The global credit crisis took a firm grip on New Zealand’s election campaign this week. With just 16 days to go before Kiwis head to the polls, the credit crunch has become the political puppet-master, tugging the parties to and fro. Recession, yank! Inflation, jerk!

The two main parties had recognised the political importance of prudence a week earlier, with Labour announcing a bank deposit guarantee scheme and National trimming its long-promised tax cuts. But that was just the beginning.

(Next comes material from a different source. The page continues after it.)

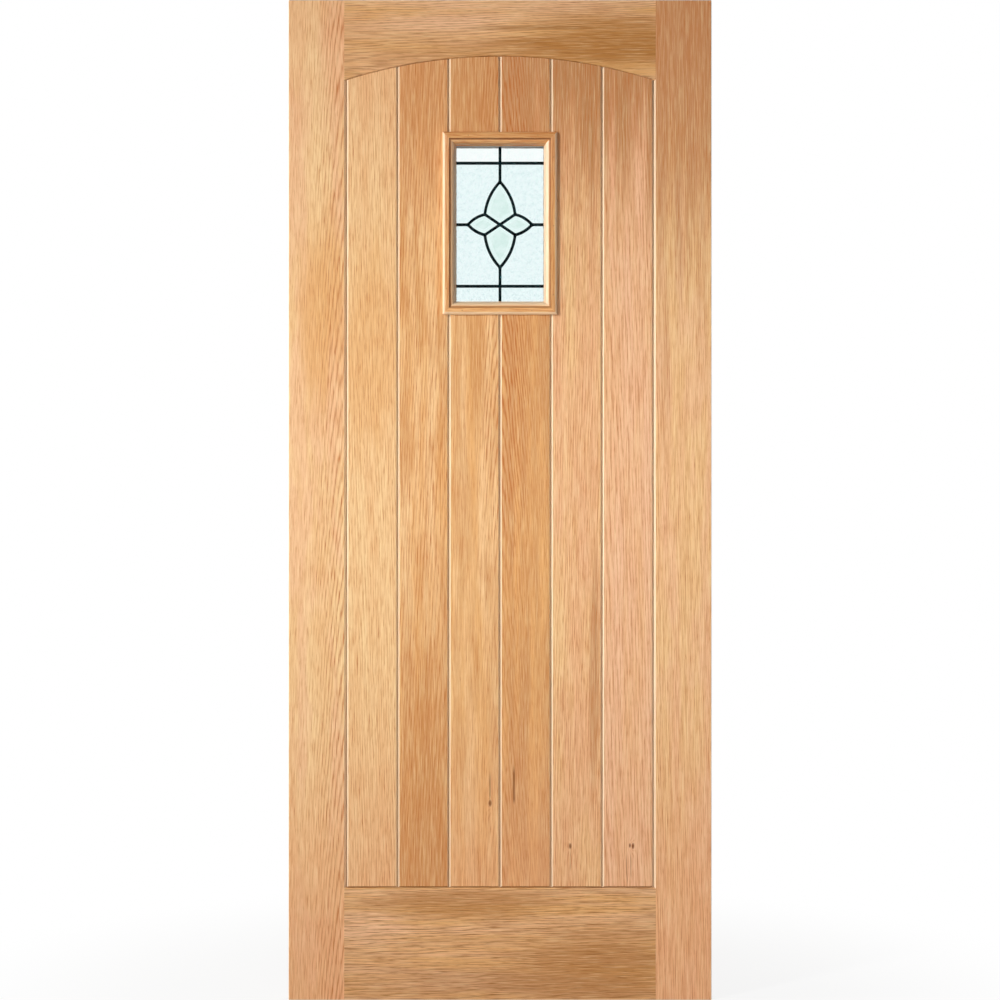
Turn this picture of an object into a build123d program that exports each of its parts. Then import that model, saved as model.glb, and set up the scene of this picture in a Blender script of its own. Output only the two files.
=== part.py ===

On Sunday, National urged the Labour-led government to go further, not just guaranteeing bank deposits but all lending between New Zealand banks and their overseas counterparts. Standing up tall and trying to look as prime-ministerial as possible, National leader John Key urged his opponents to put politics aside and offered to work with Labour to hammer out a scheme. Prime Minister Helen Clark graciously responded by saying that it was no time to elect a leader like Key, who still had “his trainer wheels on”. As New Zealand Herald political analyst John Armstrong put it, “Good try, John. But Labour is not going to fall for that old trick”.

Still, Labour could see where the wind was blowing, and having announced $618m worth of new spending the week before – including a universal student allowance – Clark suddenly found the restraint of a monk. There would be no more significant spending initiatives before the election, she said. A planned extension to paid parental leave and an increase to the minimum wage had been put back in the box. Her government’s focus, if re-elected, would be a financial stimulus package in December. She just refused to give any details.

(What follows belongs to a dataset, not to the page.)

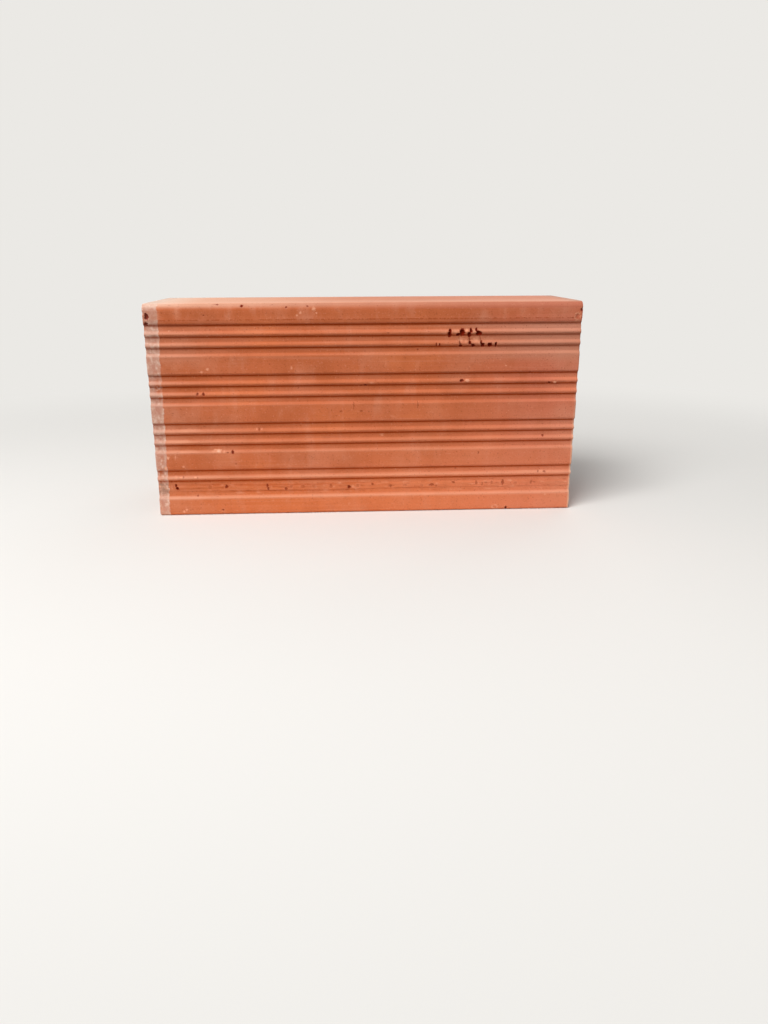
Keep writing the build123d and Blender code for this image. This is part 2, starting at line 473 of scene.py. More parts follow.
# Scattered marks: the same ones each run
def scatterMarks():
    draw = random.Random(marks["seed"])
    pores, chips = [], []
    for side, count in marks["scatteredPores"].items():
        inward, across, lift = sides[side]
        halfAlong = abs(across.dot(size)) / 2 - marks["poreMargin"]
        halfUp = abs(lift.dot(size)) / 2 - marks["poreMargin"]
        made = 0
        while made < count:
            along = draw.uniform(-halfAlong, halfAlong)
            up = middle.dot(lift) + draw.uniform(-halfUp, halfUp)
            radius = draw.uniform(*marks["poreRadius"])
            if side in ("left", "right") and isOverCell(along, up):
                continue
            made += 1
            wide = radius * draw.uniform(*marks["poreWide"])
            deep = radius * draw.uniform(*marks["poreDeep"])
            pores.append((side, along, up, wide, radius, deep))
    margin = marks["pluckedMargin"]
    for side in ("left", "right"):
        made = 0
        while made < marks["pluckedCuts"]:
            along = draw.uniform(-halfThick + margin, halfThick - margin)
            up = draw.uniform(low.z + margin, high.z - margin)
            if isOverCell(along, up):
                continue
            made += 1
            radius = draw.uniform(*marks["pluckedRadius"])
            tall, deep = radius * marks["pluckedTall"], radius * marks["pluckedDeep"]
            pores.append((side, along, up, radius, tall, deep))
    for _ in range(marks["edgeChips"]):
        x = draw.choice((low.x, high.x))
        y, z = draw.uniform(-halfThick, halfThick), draw.uniform(low.z, high.z)
        onFace = (math.copysign(halfThick, y), z)
        y, z = draw.choice((onFace, onFace, (y, low.z), (y, high.z)))  # the long faces twice as often
        chips.append((x, y, z, draw.uniform(*marks["chipRadius"])))
    return pores, chips


morePores, moreChips = scatterMarks()
allChips = [*marks["chips"], *moreChips]


# Where the mesh has to be fine enough to carry a mark: places, and how far round each
def markSpots():
    spots, margin = [], marks["margin"]
    for name in ("tornAndShaded", "pores", "rings", "crumbs"):
        spots += [(placeOn("front", *m[:2]), max(m[2:4]) + margin) for m in marks[name]]
    narrow = [m for m in marks["scrapes"] if m[2] < marks["wideScrape"]]
    spots += [(placeOn("front", *m[:2]), max(m[2:4])) for m in narrow]
    for fromAlong, fromUp, toAlong, toUp, *_ in marks["cracks"]:
        halfway = placeOn("front", (fromAlong + toAlong) / 2, (fromUp + toUp) / 2)
        spots.append((halfway, marks["crackSpot"]))
    spots += [(placeOn(*m[:3]), max(m[3:5]) + margin) for m in morePores]
    spots += [(Vector(c[:3]), c[3] + margin) for c in allChips]
    return spots


# Halves long edges near the marks until they are short. A mark may lie sunk in a groove under its spot.
def refineNear(bm, spots):
    tree = kdtree.KDTree(len(spots))
    for number, (centre, reach) in enumerate(spots):
        tree.insert(centre, number)
    tree.balance()
    deepest = form["grooveDepth"] + marks["margin"]
    sunk = deepest * marks["sunkShare"]
    widest = max(reach for centre, reach in spots)
    for _ in range(marks["passes"]):
        near = []
        for edge in bm.edges:
            length = edge.calc_length()
            if not marks["finestEdge"] < length < 2 * form["slice"]:
                continue
            halfway = (edge.verts[0].co + edge.verts[1].co) / 2
            found = tree.find_range(halfway, math.hypot(widest + length / 2, deepest))
            if any(away < math.hypot(spots[number][1] + length / 2, sunk) for _, number, away in found):
                near.append(edge)
        bmesh.ops.subdivide_edges(bm, edges=near, cuts=1, use_grid_fill=True)


# How far into the dragged rib a height is, from 0 at its rims to 1
def inDraggedRib(co):
    if co.y > 0:
        return 0.0
    inset = min(co.z - grooveLines[0] + floorReach, grooveLines[1] + floorReach - co.z)
    return min(1.0, max(0.0, inset / skin["draggedFade"]))


def draggedRoughness(co):
    broad = spanNoise(co, skin["draggedSpan"], (0, 7, 0))
    return broad + skin["fineDragged"] * spanNoise(co, skin["fineDraggedSpan"], (0, 3, 0))


# The dragged rib is rougher along X than the rest of the front, so its slices are halved
def refineDraggedRib(bm):
    rough = []
    for edge in bm.edges:
        a, b = edge.verts[0].co, edge.verts[1].co
        isLong = runsAlongX(edge) and edge.calc_length() > skin["draggedSlice"]
        if isLong and a.y < -halfThick + 2 * form["grooveDepth"] and inDraggedRib((a + b) / 2) > 0:
            rough.append(edge)
    bmesh.ops.subdivide_edges(bm, edges=rough, cuts=1, use_grid_fill=True)


def skinPush(co, normal):
    swell = unit(spanNoise(co, skin["swellSpan"]))
    drag = unit(spanNoise(co, skin["dragSpan"], (0, 40, 0)))
    grain = unit(noise.noise(co / skin["grainSpan"] + Vector((0, 0, 90))))
    push = skin["swell"] * swell + skin["drag"] * drag + skin["grain"] * grain
    if abs(normal.x) > skin["onCut"]:
        return push + skin["wire"] * unit(spanNoise(co, skin["wireSpan"]))
    if isInside(co) or abs(normal.y) < skin["onSide"]:
        return push
    away = min(abs(co.z - line) for line in grooveLines)
    onLip = max(0, 1 - abs(away - lipReach + skin["lipInset"]) / skin["lipBand"])
    ragged = max(0, spanNoise(co, skin["lipSpan"]) - 0.1)  # only the noise's higher places tear
    push += skin["lipTear"] * onLip * ragged
    inRib = inDraggedRib(co)
    if inRib > 0:
        onLine = max(0, 1 - abs(co.z - skin["dragLine"]) / skin["dragLineWide"])
        line = onLine * unit(spanNoise(co, skin["dragLineSpan"], (0, 11, 0)))
        push += inRib * (skin["dragged"] * draggedRoughness(co) + skin["dragLineDeep"] * line)
    if co.y < 0 and grooveLines[-1] < co.z < form["ledgeLine"]:
        sunk = (form["ledgeLine"] - co.z) / (form["ledgeLine"] - grooveLines[-1] - lipReach)
        push += skin["ledge"] * min(1, sunk)
    return push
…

With no more policy to debate, potential coalition deals have dominated the rest of the week. When the Greens announced they would only go with Labour, voters were left with an unusually clear picture of what potential coalitions they would be choosing between: The Progressives and the Greens will only deal with Labour. Act will only deal with National. National has ruled out dealing with New Zealand First.

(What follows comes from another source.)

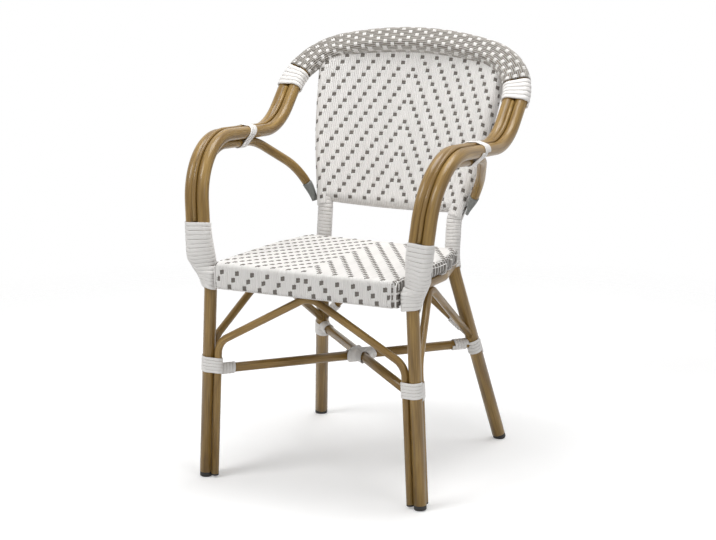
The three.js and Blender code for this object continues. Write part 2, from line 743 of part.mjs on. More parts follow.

That leaves just United Future and the Maori Party unspoken for. Given that on current polling United Future will have just one MP, it’s the Maori Party, with five to seven MPs, that could well hold the balance of power.

Perhaps. If you were kind, you could call the polls volatile. If you were more direct, you’d say they were all over the bloody place. Some have National with a 14-18 point lead, some just a six point lead. The Pundit poll of polls has the gap at 13 percent. But toss in the Green’s 8 MPs and the Progressives’ one, and there’s not much in it. If New Zealand First can climb from three percent to the five percent threshold, it could just about even the numbers up. But with or without them, the polls only need to close a little for the Maori Party to become the decider. Co-leader Tariana Turia has been careful to stress that the party she founded could go either way. But John Key must have felt a bit sick to open the paper this morning to read that the other co-leader, Pita Sharples, had told a Christchurch forum that he would prefer Labour to get more votes, “because that’s what our people want…. Maori are joined at the hip with Labour”.

And just to make matter worse for the National leader, one of his senior MPs told a regional newspaper that Asians are better fruit-pickers because “their hands are smaller” and that employers are having to teach Pacific Island pickers “how to use a toilet or shower”.

It was the sort of casually racist campaign buffoonery the media had been waiting for, and they pounced. Key used his large, pakeha hands to slap Smith down, stressing once again that prudence is the watchword in this campaign.